Specifically, durability of concrete structures has been an important technical, safety as well as economic issue attracting attention from researchers and practicing engineers. Many techniques have been developed to improve the durability of concrete. Corrosion of reinforcement may be prevented by replacing the steel reinforcement with alternative materials, such as stainless steel and fiber reinforced polymer (FRP) rods, or epoxy-coated steel. Implementing cathodic protection may also help prevent corrosion of steel reinforcement by stopping the release of ferrous ions from the steel. Controlling water-cement ratio (w/c ratio) during concrete mixing is also crucial. However, deterioration of concrete cannot be avoided and strengthening and retrofitting existing concrete structures generally becomes necessary.

In the retrofit application, composites and concrete are bonded together with an adhesive layer between them. FRP is one of the widely used composite materials; the use of FRP with concrete represents a multi-material system that can be readily found in civil infrastructure applications. In these applications, substrates are bonded together by an adhesive material, which is usually organic polymer-based. Existence of the interfaces between the constituent materials in the bonded system introduces a challenging problem in determining the durability of the bonded system. Such a system consists of multiple materials including concrete, epoxy and FRP, constituting a cohesive unit to perform an intended function. Combining several materials to create a structural system has led to new kinds of applications. The schematic diagram of the FRP-bonded concrete system shown in Figure 1(a) shows various layers, where the concrete-epoxy interface is our focus area in this paper. Various premature failures can be observed in an FRP retrofitted reinforced concrete beam involving interface failures (Figure 1b). For example, the failure mode of an FRP-bonded concrete beam failure can be initiated through the plate end debonding, or the flexural-dominated debonding initiated at the mid-span of the beam or sometimes through the flexure-shear debonding along the beam profile. The type of debonding mechanism that may happen is correlated to the environmental effects on the structural element. In many applications, durability of individual materials is well-documented. However, the properties of the interface can significantly deviate from those of the constituents, and special attention is required. This is due to the property variations in the interface resulting from chemical reaction between the substrates affecting adhesion forces [1].
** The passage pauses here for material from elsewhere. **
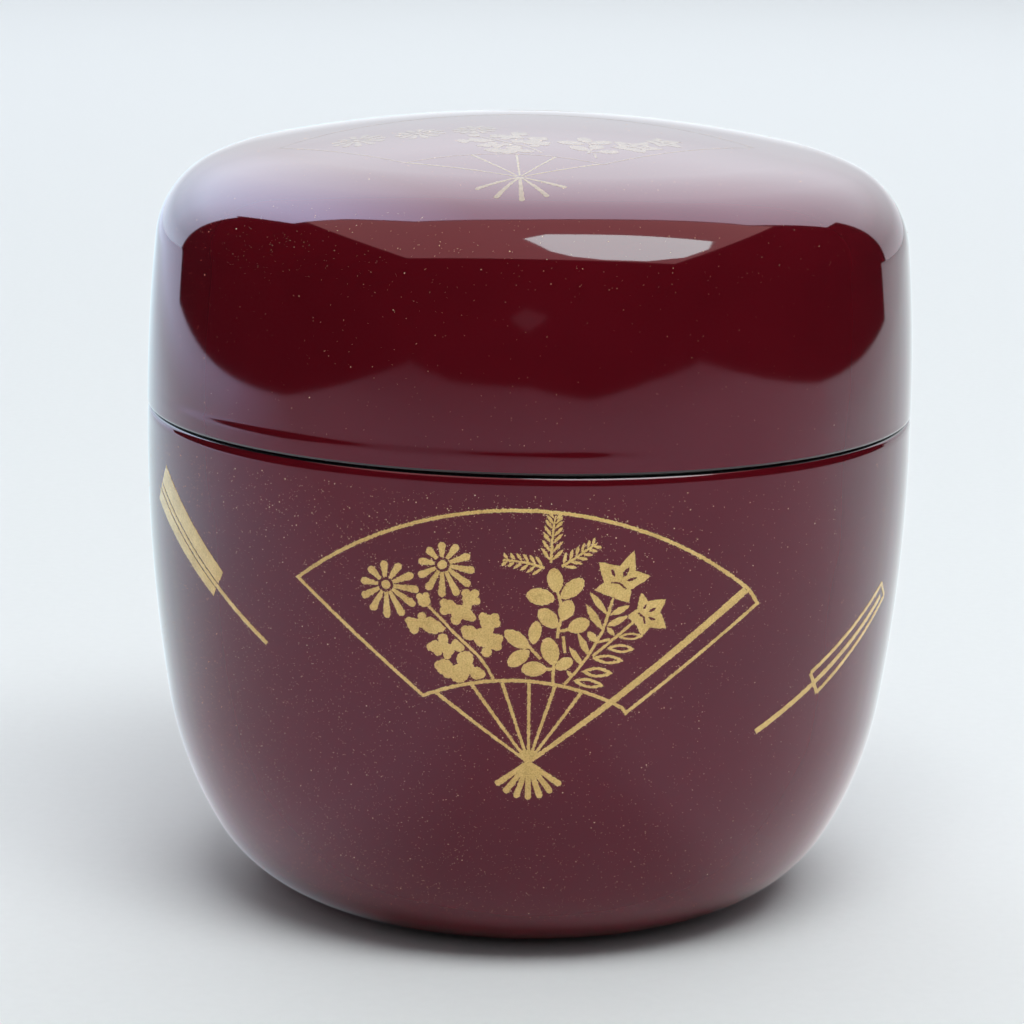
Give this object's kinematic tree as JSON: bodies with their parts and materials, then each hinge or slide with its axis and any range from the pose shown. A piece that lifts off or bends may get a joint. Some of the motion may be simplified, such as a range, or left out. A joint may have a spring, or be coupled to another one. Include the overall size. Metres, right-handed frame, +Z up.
{
  "type": "natsume tea caddy",
  "caption": "Round turned and lacquered tea caddy with a lift-off lid over an upright lip, a recessed base and thin gold relief pictures.",
  "frame": {"origin": "centre of the standing face, on the axis of turning", "axes": "+Z up along the axis of turning, -Y towards the side with the open fan"},
  "size_m": [0.066, 0.066, 0.0674],
  "materials": {
    "turned_wood": "fine turned grain, sealed",
    "red_lacquer": "deep polished dark red lacquer with sparse gold dust",
    "black_lacquer": "polished black lacquer",
    "gold_powder": "matt sprinkled gold powder"
  },
  "bodies": {
    "body": {"body_core": "turned_wood", "body_outer_lacquer": "red_lacquer", "body_inner_lacquer": "black_lacquer", "base_lacquer": "red_lacquer", "front_fan_outline": "gold_powder", "front_fan_ribs": "gold_powder", "front_fan_guard": "gold_powder", "front_fan_tails": "gold_powder", "chrysanthemum_left": "gold_powder", "chrysanthemum_right": "gold_powder", "chrysanthemum_leaves": "gold_powder", "clover_sprig_tall": "gold_powder", "clover_sprig_low": "gold_powder", "fern_spray": "gold_powder", "bellflower_upper": "gold_powder", "bellflower_lower": "gold_powder", "bellflower_leaves": "gold_powder", "left_folded_fan": "gold_powder", "right_folded_fan": "gold_powder"},
    "lid": {"lid_core": "turned_wood", "lid_outer_lacquer": "red_lacquer", "lid_inner_lacquer": "black_lacquer", "lid_fan_outline": "gold_powder", "lid_fan_ribs": "gold_powder", "lid_fan_tails": "gold_powder", "lid_chrysanthemums": "gold_powder", "lid_clover_sprig": "gold_powder", "lid_bellflower": "gold_powder", "lid_leaves": "gold_powder"}
  },
  "joints": [
    {"name": "lid_lift", "type": "slide", "parent": "body", "child": "lid", "axis": [0, 0, 1], "range_m": [0, 0.07]}
  ]
}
Degradation mechanism of the interface may significantly differ from those of constituent materials. Even though the durability of FRP may be good because of its excellent corrosion resistance, when it is used with concrete to form the FRP-concrete system, the durability of the bonded system becomes a complex issue. In fact, the interface between epoxy and concrete may represent the critical element of the bonded system. Therefore, in this paper, durability of the FRP-concrete system with emphasis on the concrete-epoxy interface will be addressed as the key issue.

Figure 1. (a) A schedule diagram of the definition of interfaces in the FRP-bonded concrete system, (b) FRP

debonding from concrete can occur through (1) plate end debonding, (2) flexure-dominated debonding, and (3)

flexure-shear debonding.

2. Studies on Durability of FRP-Concrete Systems

Studies to understand durability and failure of fundamental mechanisms of bonded systems, such as FRP/concrete and FRP/steel systems, have generally used two types of approaches—strength-based and fracture-based approaches.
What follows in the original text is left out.